Otherwise higher level logic should be used to arbitrate an access including bit width granularity changes etc.
(In reply to Staf Verhaegen from comment #3)
> Could you point me to example code with these blocks with 4-bit and 32-bit
> ports ?
that's just one 32bit regfile for the standard Power ISA Condition Register
SVP64 needs *16* of these.
each 32bit CR has 8 CR Fields, 4 bits each. these 4bit fields are accessed
by crand, cror etc. and the full 32bit by mcrf and mfcr.
with the 128 CR Fields being used for predication as well as Rc=1 targets
(vectorised) there will be a HELL of a lot of read and write ports onto
to prevent delays we may need something like 4R3W or even 5R3W 32bit, with the write-enable
being 8bit wide on each 4bit CR field
fortunately there would only be QTY 16 such 4R3W/5R3W 32bit regs.

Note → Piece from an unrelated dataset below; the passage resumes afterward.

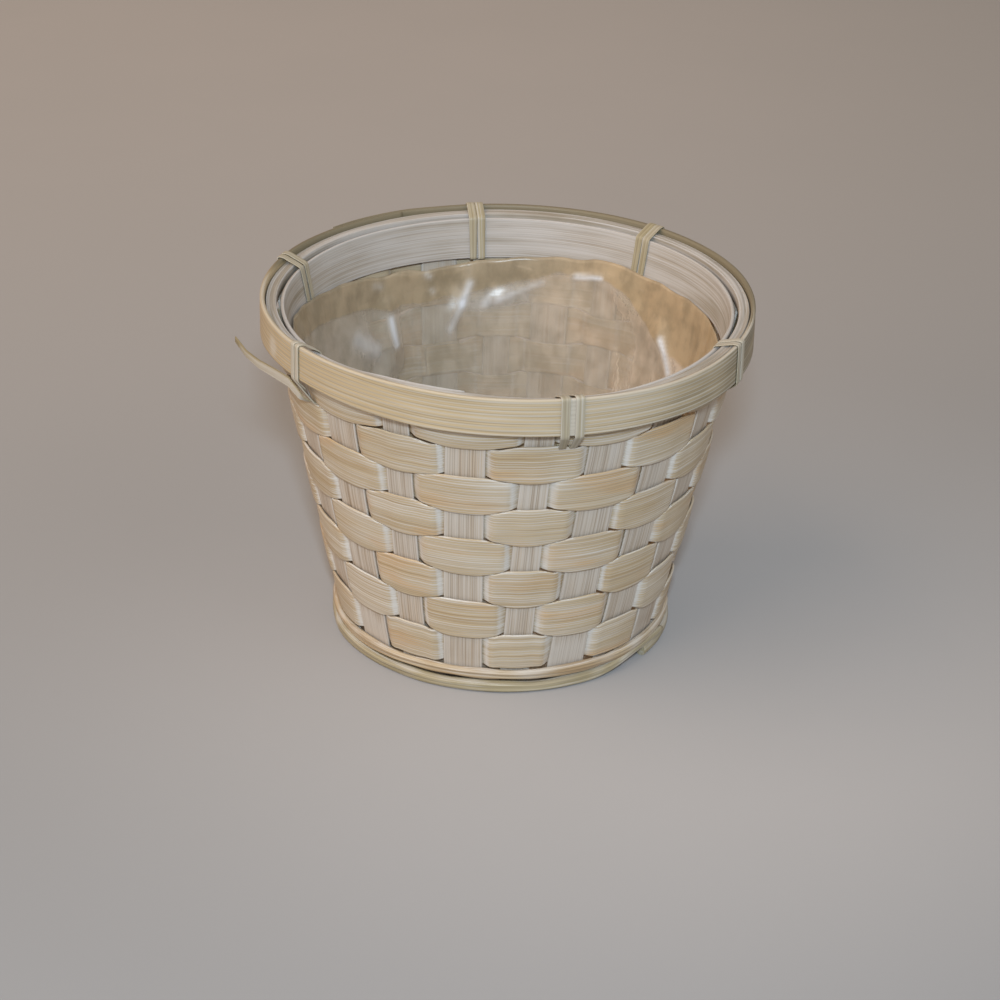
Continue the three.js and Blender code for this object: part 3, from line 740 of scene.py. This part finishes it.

it is perfectly fine to use one of those 32-bit ports to synthesise
the 4-bit ports via an adapter. it is the opposite arrangement to
that virtual_port.py file but that's ok.
(In reply to Staf Verhaegen from comment #4)
> General principle is that number of ports of a memory reflects the number of
> parallel accesses one needs to do in the same clock cycle. Adding an extra
> port will increase area of the SRAM block.
with 128 64 bit INT and FP regs we may have to do an actual reg cache
for higher clock rates, i would like to avoid that complication in the
180nm / 130nm geometries if practical.
i also do not mind breaking down into a stratified arrangement
of four *separate* regfiles or even 5:
32 regs r0-r31 all accessible
24 regs r32 r36 r40 ... r124
24 regs r33 r37 r41 ... r125
24 regs r34 ... r126
24 regs r35 ... r127
where each of those is 4R1W 64bit with byte-level write-enable.
and if instructions are ever issued add r31, r33, r127 the data
goes into a cyclic buffer that shuffles along, with appropriate
latency, to match up data from regfile port to ALU which will
*also* be stratified (5 different separate ALU banks, yes really,
and yes it'll be a Monster but hey).
however again doing a Monster Vector Processor like this i would
like to avoid in the first iteration @ 130/180 nm
avoiding all external complications like that: bare minimum:
for FP and INT i will be happy with 4R1W on a 128x 64-bit
regfile with byte-level write-enable.
this gives FMAC single cycle and also INT-MAC with room for an INT
predicate read without delay.
assuming this is a subtask of #589, if not, please either remove budget (comment out toml field and clear numeric fields) or set correct milestone and budget parent
(In reply to Jacob Lifshay from comment #7)
> assuming this is a subtask of #589,
#589 is the top-level NLnet proposal 2021-02-052.
What is different between #589 and #690 ?
(In reply to Staf Verhaegen from comment #9)
> What is different between #589 and #690 ?
OK, saw on IRC. #589 is NLNet CryptoRouter and #690 is NGI POINTER.
From my point this would fit under both of these so you can decide which budget to use.
Staf I identified another location of SRAMs: the DCache and ICaches.
there are two types:
* TLB and Page Table Entry caches
- read on next cycle (sync)
- write updates on NEXT cycle (sync)
- forwarding needed (can be done externally,
not part of SRAM)
- 64 rows
- 128 bit for tags, and 92 bit for PTEs
- 4 write-enables therefore 4x32-bit for tags
and 4x23-bit for PTEs
you can see the code which reads, modifies, then writes back
some bits. I will make this use a Memory so it is more obvious
about 1k in size, each there, QTY 4 to be used. i will check
that ICache is the same spec (should be)
* Cache SRAM
- 128 rows
- 64 bits
- entire row written (no multiple wens)
- read and write both 1 clock cycle
each 1k in size (128x8), QTY 8 to be used.
staf also, just fyi, this one has to move to NGI POINTER.